Front office roles are often seen as prestigious and highly competitive, as they can be very lucrative and offer a lot of opportunities for professional development. However, they can also be high-pressure and require a lot of hard work and long hours. Some examples of front office roles in finance include:

  • Sales: Sales professionals work with clients to identify their needs and sell them financial products like stocks, bonds, and derivatives.
  • Trading: Traders buy and sell financial assets in order to make a profit for their firm or their clients.
  • Investment banking: Investment bankers help companies raise money by underwriting and issuing securities like stocks and bonds, and they also provide advisory services for mergers and acquisitions, corporate finance, and other strategic transactions.

Front office roles are critical to the success of financial firms, and they are a key area of focus for many professionals in the industry.

For an explanation of Back Office vs. Middle Office, click here.

What does Buy Side and Sell Side Mean?

What does Buy Side and Sell Side Mean?

In the finance industry, there are two main sides of the business: the Buy Side and the Sell Side.
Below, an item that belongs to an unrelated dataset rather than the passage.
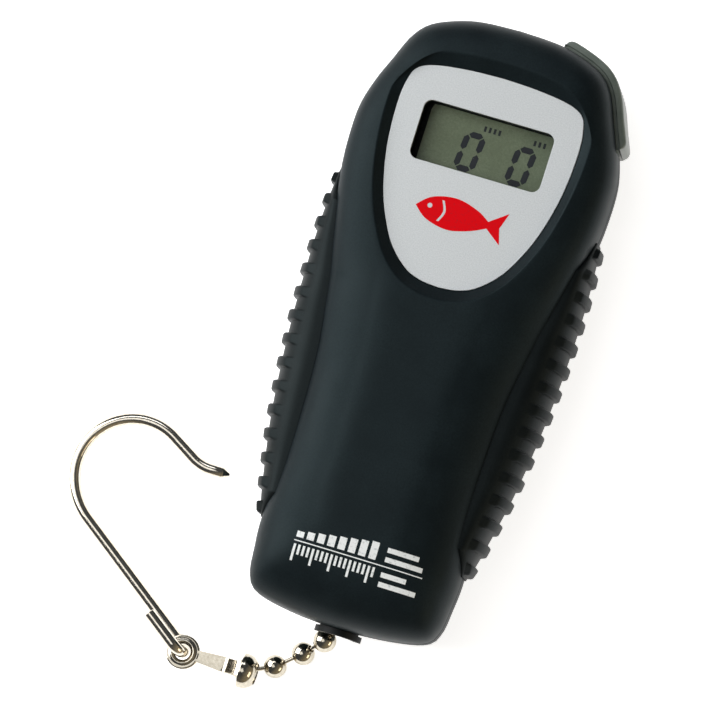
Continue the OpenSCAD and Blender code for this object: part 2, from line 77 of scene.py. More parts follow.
def add(tree, kind, sockets=None, **settings):
    """Adds one node: its settings, then a value or a link for each socket named."""
    node = tree.nodes.new(kind)
    for name, value in settings.items():
        setattr(node, name, value)
    for name, value in (sockets or {}).items():
        if isinstance(value, bpy.types.NodeSocket):
            tree.links.new(value, node.inputs[name])
        else:
            node.inputs[name].default_value = value
    return node


def ramp(tree, share, *stops):
    """Colour ramp over a share, with a position and a hex code for each of its two stops."""
    node = add(tree, "ShaderNodeValToRGB", {"Fac": share})
    for element, (position, code) in zip(node.color_ramp.elements, stops):
        element.position = position
        element.color = linear(code)
    return node.outputs[0]


def finish_of(name, sockets):
    """Material with one shader whose even values are set on its own sockets."""
    material = bpy.data.materials.new(name)
    material.use_nodes = True
    tree = material.node_tree
    tree.nodes.clear()
    shader = add(tree, "ShaderNodeBsdfPrincipled", sockets)
    add(tree, "ShaderNodeOutputMaterial", {"Surface": shader.outputs[0]})
    place = add(tree, "ShaderNodeTexCoord").outputs["Object"]
    return material, tree, shader, place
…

The Sell Side refers to banks, brokerage firms, and other financial institutions that sell financial products and services to their clients. This can include things like investment research, underwriting, and market-making. Essentially, the Sell Side helps clients buy and sell financial assets.

The Buy Side, on the other hand, refers to institutional investors like pension funds, hedge funds, and private equity firms that buy and hold financial assets. These investors are looking to generate returns on their investments by buying and holding securities like stocks, bonds, and other financial instruments.

So, to summarize, the Sell Side helps clients buy and sell financial assets, while the Buy Side actually buys and holds those assets in order to generate returns for their investors.

Many professionals work on both sides over the course of their careers.